▸ Instruction:
Copy, character for character, the lines running from the one with "quarters = drape()" to the one with "obj.parent = None", ends included. Leave out every other line.

---------- Data shown ----------

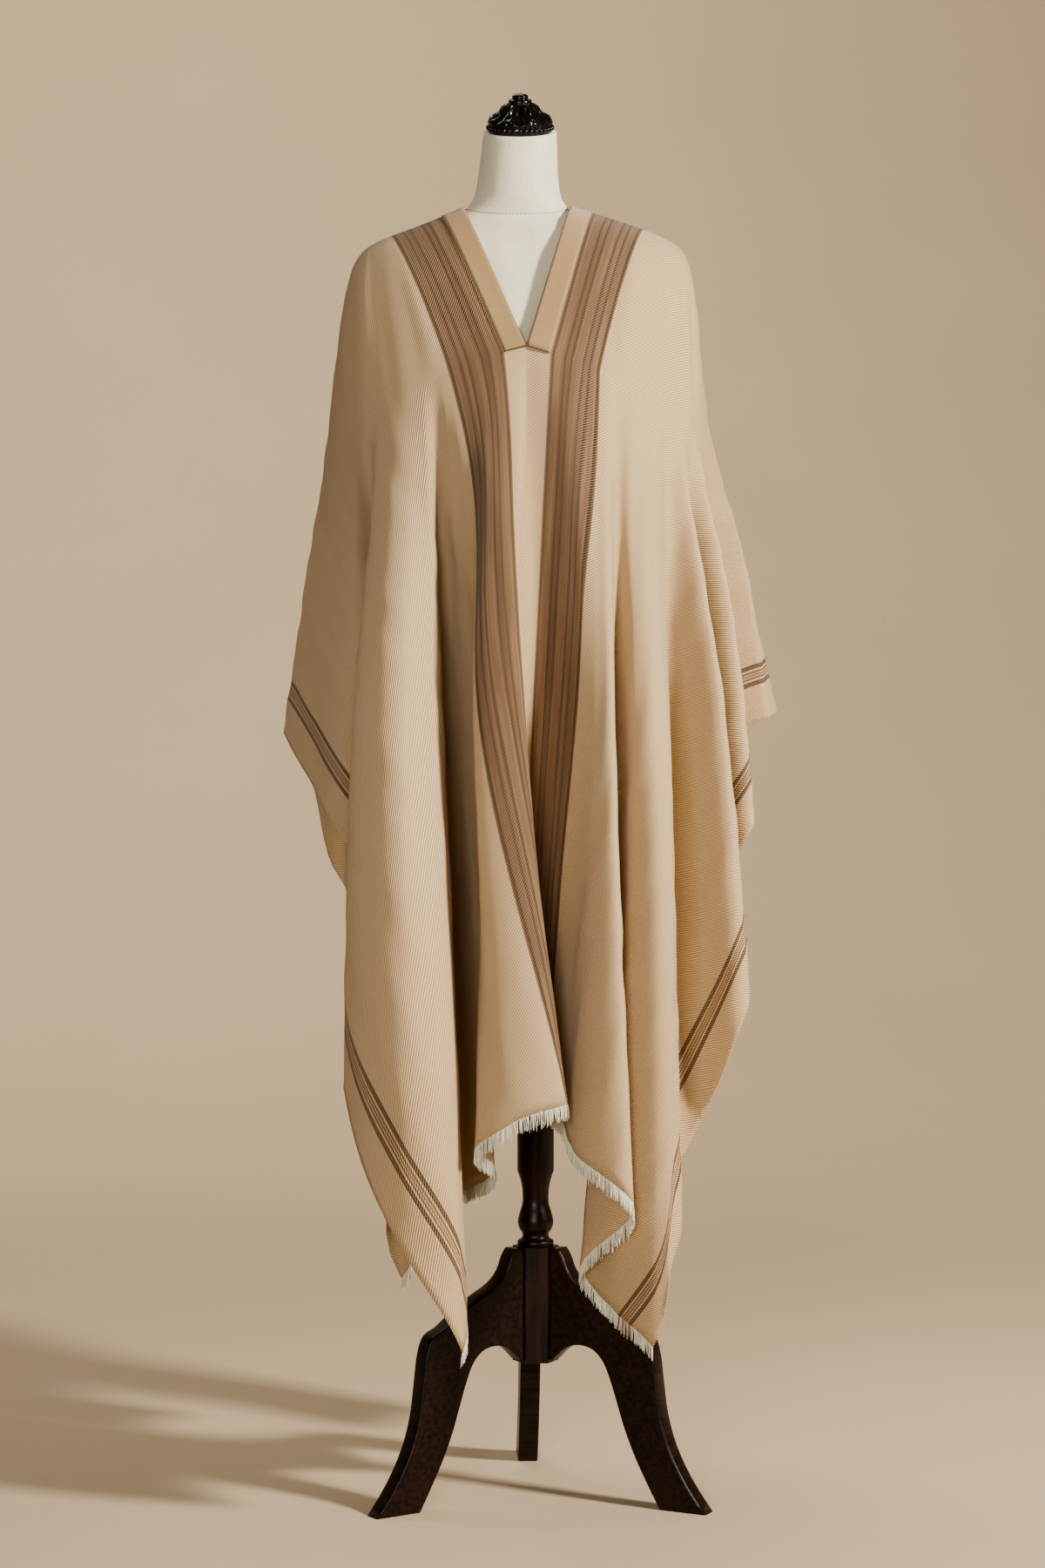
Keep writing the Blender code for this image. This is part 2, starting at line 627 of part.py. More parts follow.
def main():
    holder = clear_scene()
    twill = material("twill", CREAM, 0.9)
    facing = material("facing", CREAM, 0.9)
    white = material("fringe", FRINGE_WHITE, 0.9)
    linen = material("linen", LINEN, 0.8)
    ebony = material("ebony", EBONY, 0.25)
    mahogany = material("mahogany", MAHOGANY, 0.35)

    quarters = drape()
    cloth = add_cloth(quarters, twill, holder)
    front_left, front_right = quarters["front_left"], quarters["front_right"]
    back_left, back_right = quarters["back_left"], quarters["back_right"]
    add_facing("facing_left", (front_left, FRONT_LEFT), (back_left, BACK_LEFT), 1, facing, holder)
    add_facing("facing_right", (front_right, FRONT_RIGHT), (back_right, BACK_RIGHT), -1, facing, holder)
    add_fringe("fringe_front", front_left, front_right, 1, cloth, white, holder)
    add_fringe("fringe_back", back_left, back_right, -1, cloth, white, holder)
    add_form(linen, holder)
    cap = turned_solid("neck_cap", CAP_PROFILE, 32, ebony, holder)
    top = FORM_RINGS[-1]
    lean = math.radians(NECK_TILT)
    cap.rotation_euler.x = lean
    middle = (top[1] + top[2]) / 2
    cap.location = (middle, top[4] - 0.0004 * math.sin(lean), top[0] + 0.0004 * math.cos(lean))
    add_stand(mahogany, holder)


main()
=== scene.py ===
"""Looks of the poncho on its dress form: cloth, weave, stripes, fringe, linen, carved cap and stand."""

import math

import bpy
import numpy as np
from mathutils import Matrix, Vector


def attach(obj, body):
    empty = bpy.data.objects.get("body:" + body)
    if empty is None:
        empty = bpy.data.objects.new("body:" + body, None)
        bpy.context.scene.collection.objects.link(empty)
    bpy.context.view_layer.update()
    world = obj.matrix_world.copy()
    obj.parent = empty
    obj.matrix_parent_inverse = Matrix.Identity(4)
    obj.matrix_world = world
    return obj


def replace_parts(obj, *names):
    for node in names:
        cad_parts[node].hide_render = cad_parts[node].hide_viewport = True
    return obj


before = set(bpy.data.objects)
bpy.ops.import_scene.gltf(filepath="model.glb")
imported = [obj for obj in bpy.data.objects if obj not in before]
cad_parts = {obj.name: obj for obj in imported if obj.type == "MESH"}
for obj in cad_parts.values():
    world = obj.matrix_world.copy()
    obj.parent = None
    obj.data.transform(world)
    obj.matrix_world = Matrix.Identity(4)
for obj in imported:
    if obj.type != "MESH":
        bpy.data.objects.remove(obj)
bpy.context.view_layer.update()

# The cloth's cut and drape: the same named sizes and fold tables as the CAD part. Sizes in metres.
HALF_WIDTH = 0.770
HALF_LENGTH = 1.172
BIAS_GIVE = 0.046
FRONT_SLIT = 0.245
BACK_SLIT = 0.108
FRONT_APEX_Z = 1.431
BACK_APEX_Z = 1.597
YOKE_DEPTH = 0.235
YOKE_TURN = 0.135
YOKE_SIDE = 0.457
FOLD_ROUND = 0.5
SHIFT_TURN = 0.7
# Shares of a stretch's length: the least that it drops, and how tight the yoke is.
LEAST_DROP = 0.3
YOKE_TIGHT = 0.985
# How far along the yoke the slit's end acts on its height, its stiffness and its pull.
APEX_REACH = 0.04
APEX_END = 0.3
STIFF_REACH = 0.09
PULL_REACH = 0.05
PULL_SHARE = 0.3

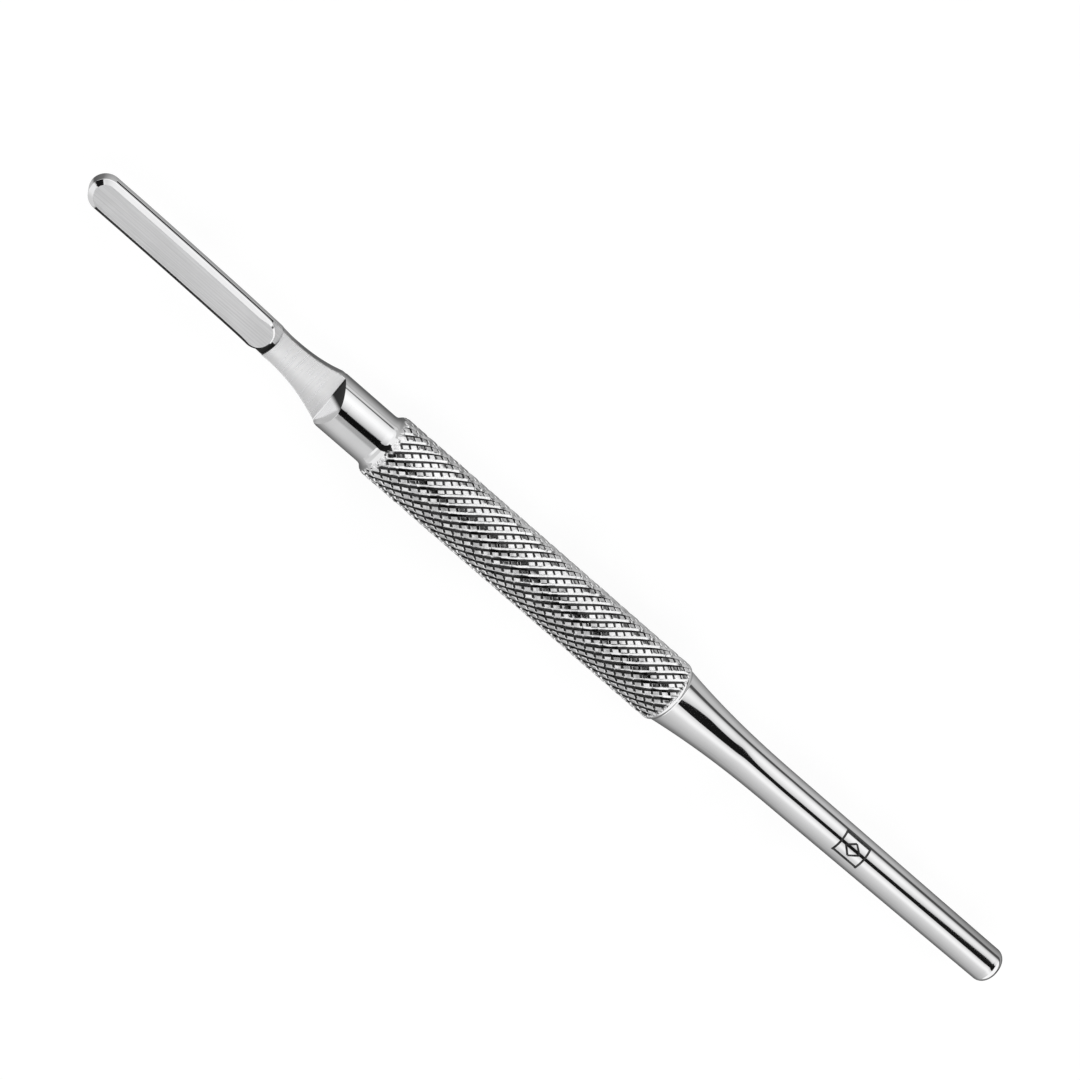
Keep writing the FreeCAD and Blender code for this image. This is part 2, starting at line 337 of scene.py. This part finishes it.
def turned_half(radius, sign):
    points = [(0.0, -radius)] * BOTTOM
    for step in range(WALL):
        angle = math.pi * (step / (WALL - 1) - 0.5)
        points.append((sign * radius * math.cos(angle), radius * math.sin(angle)))
    return points + [(0.0, radius)] * UPPER


def station_shift(x, y):
    """Stations bend along the curved shoulder and along the slanted end of the flat."""
    curve = (math.sqrt(SHOULDER_RADIUS ** 2 - min(abs(y), COLLAR) ** 2) - SHOULDER_RADIUS
             + SHOULDER_SLANT * y)
    return (curve * smooth((x - LUG_END) / 0.85) * smooth((COLLAR_FROM - x) / 4.5)
            - FLAT_END_SLANT * slant(x) * y)


# Places of the materials on the head
# The nearly black steel paints shade into the slot and a dark reflection along the lug's -Y side.
POLISHED, LONG, CROSS, PAINTED_DARK, PAINTED_REFLECTION = range(5)


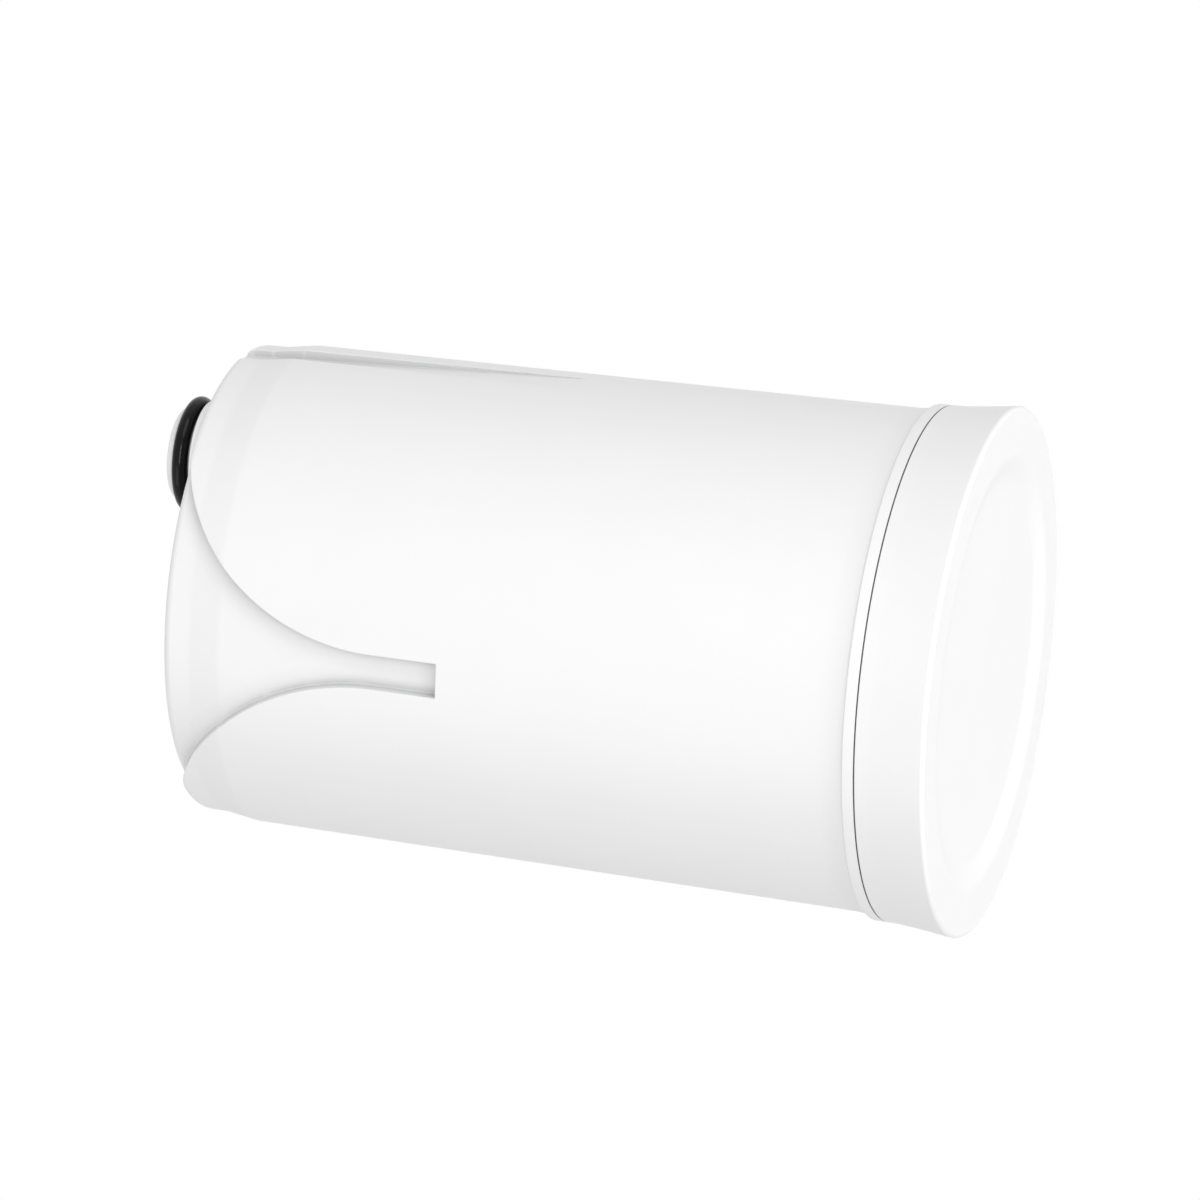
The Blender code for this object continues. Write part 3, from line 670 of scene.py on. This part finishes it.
# Light: a white surround that fills every side evenly, soft lamps for the top, the cap's face and the lower
# side, and a strip lamp in front, which draws the highlight along the O-ring. The surround is plain white
# to the camera and in reflections.
fill_strength = 0.48
white = (1.0, 1.0, 1.0, 1.0)
world = bpy.data.worlds.new("white_surround")
bpy.context.scene.world = world
world.use_nodes = True
world.node_tree.nodes.clear()
ray = add_node(world, "ShaderNodeLightPath", {})
mirrored = add_node(world, "ShaderNodeMath",
                    {0: ray.outputs["Is Glossy Ray"], 1: ray.outputs["Is Transmission Ray"]},
                    operation="MAXIMUM")
seen = add_node(world, "ShaderNodeMath",
                {0: ray.outputs["Is Camera Ray"], 1: mirrored.outputs[0]}, operation="MAXIMUM")
fill_light = add_node(world, "ShaderNodeBackground", {"Color": white, "Strength": fill_strength})
white_light = add_node(world, "ShaderNodeBackground", {"Color": white, "Strength": 1.0})
surround = add_node(world, "ShaderNodeMixShader", {"Fac": seen.outputs[0]})
world.node_tree.links.new(fill_light.outputs[0], surround.inputs[1])
world.node_tree.links.new(white_light.outputs[0], surround.inputs[2])
add_node(world, "ShaderNodeOutputWorld", {"Surface": surround.outputs[0]})

lamp_aim = Vector((0.0, 0.0, 0.045))
lamp_distance = 0.9


def add_lamp(name, direction, breadth, height, power):
    """A soft lamp that points at the middle of the cartridge, on this side of it."""
    lamp = bpy.data.lights.new(name, "AREA")
    lamp.shape = "RECTANGLE"
    lamp.size = breadth
    lamp.size_y = height
    lamp.energy = power
    item = bpy.data.objects.new(name, lamp)
    bpy.context.scene.collection.objects.link(item)
    away = Vector(direction).normalized()
    item.location = lamp_aim + away * lamp_distance
    item.rotation_euler = away.to_track_quat("Z", "Y").to_euler()
    item.visible_camera = False


add_lamp("key_lamp", (0.74, -0.60, -0.32), 0.6, 0.6, 2.35)
add_lamp("front_lamp", (-0.06, -0.97, -0.24), 0.6, 0.1, 2.5)
add_lamp("cap_lamp", (-0.10, -0.05, -0.99), 0.6, 0.6, 3.5)
add_lamp("low_lamp", (-0.72, -0.62, 0.30), 0.6, 0.6, 1.4)


# Camera: a long lens at the photograph's viewing angle, level with the cartridge's side and a little beyond
# its cap, and turned so that the cartridge lies across the picture.
camera_data = bpy.data.cameras.new("photo_camera")
camera_data.sensor_width = 36.0
camera_data.lens = 255.0
camera_data.clip_start = 0.01
camera_data.clip_end = 20.0
camera = bpy.data.objects.new("photo_camera", camera_data)
bpy.context.scene.collection.objects.link(camera)
camera_place = (0.000055, -0.940092, -0.210055)
camera_right = Vector((0.12656, 0.26107, -0.95699))
camera_up = Vector((0.99196, -0.03583, 0.12141))
camera_turn = Matrix((camera_right, camera_up, camera_right.cross(camera_up))).transposed()
camera.matrix_world = Matrix.Translation(camera_place) @ camera_turn.to_4x4()
bpy.context.scene.camera = camera
bpy.context.scene.view_settings.view_transform = "Standard"
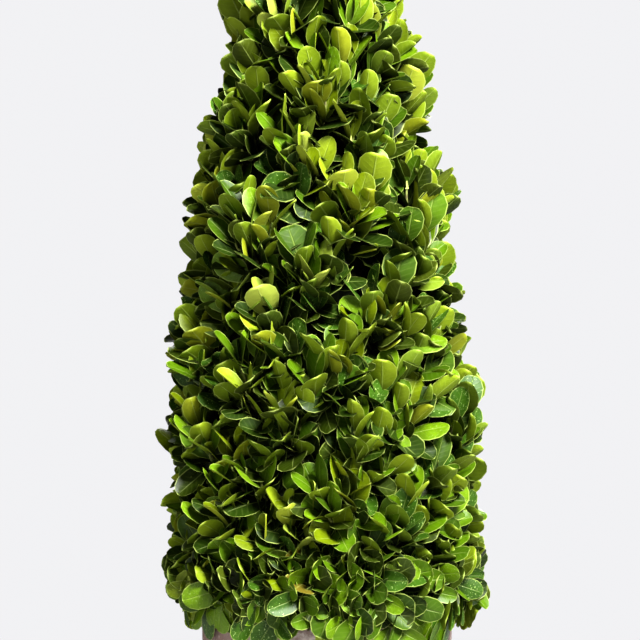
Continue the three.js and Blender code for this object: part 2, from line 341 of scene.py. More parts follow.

----------

▸ Result of the task:
    quarters = drape()
    cloth = add_cloth(quarters, twill, holder)
    front_left, front_right = quarters["front_left"], quarters["front_right"]
    back_left, back_right = quarters["back_left"], quarters["back_right"]
    add_facing("facing_left", (front_left, FRONT_LEFT), (back_left, BACK_LEFT), 1, facing, holder)
    add_facing("facing_right", (front_right, FRONT_RIGHT), (back_right, BACK_RIGHT), -1, facing, holder)
    add_fringe("fringe_front", front_left, front_right, 1, cloth, white, holder)
    add_fringe("fringe_back", back_left, back_right, -1, cloth, white, holder)
    add_form(linen, holder)
    cap = turned_solid("neck_cap", CAP_PROFILE, 32, ebony, holder)
    top = FORM_RINGS[-1]
    lean = math.radians(NECK_TILT)
    cap.rotation_euler.x = lean
    middle = (top[1] + top[2]) / 2
    cap.location = (middle, top[4] - 0.0004 * math.sin(lean), top[0] + 0.0004 * math.cos(lean))
    add_stand(mahogany, holder)


main()
=== scene.py ===
"""Looks of the poncho on its dress form: cloth, weave, stripes, fringe, linen, carved cap and stand."""

import math

import bpy
import numpy as np
from mathutils import Matrix, Vector


def attach(obj, body):
    empty = bpy.data.objects.get("body:" + body)
    if empty is None:
        empty = bpy.data.objects.new("body:" + body, None)
        bpy.context.scene.collection.objects.link(empty)
    bpy.context.view_layer.update()
    world = obj.matrix_world.copy()
    obj.parent = empty
    obj.matrix_parent_inverse = Matrix.Identity(4)
    obj.matrix_world = world
    return obj


def replace_parts(obj, *names):
    for node in names:
        cad_parts[node].hide_render = cad_parts[node].hide_viewport = True
    return obj


before = set(bpy.data.objects)
bpy.ops.import_scene.gltf(filepath="model.glb")
imported = [obj for obj in bpy.data.objects if obj not in before]
cad_parts = {obj.name: obj for obj in imported if obj.type == "MESH"}
for obj in cad_parts.values():
    world = obj.matrix_world.copy()
    obj.parent = None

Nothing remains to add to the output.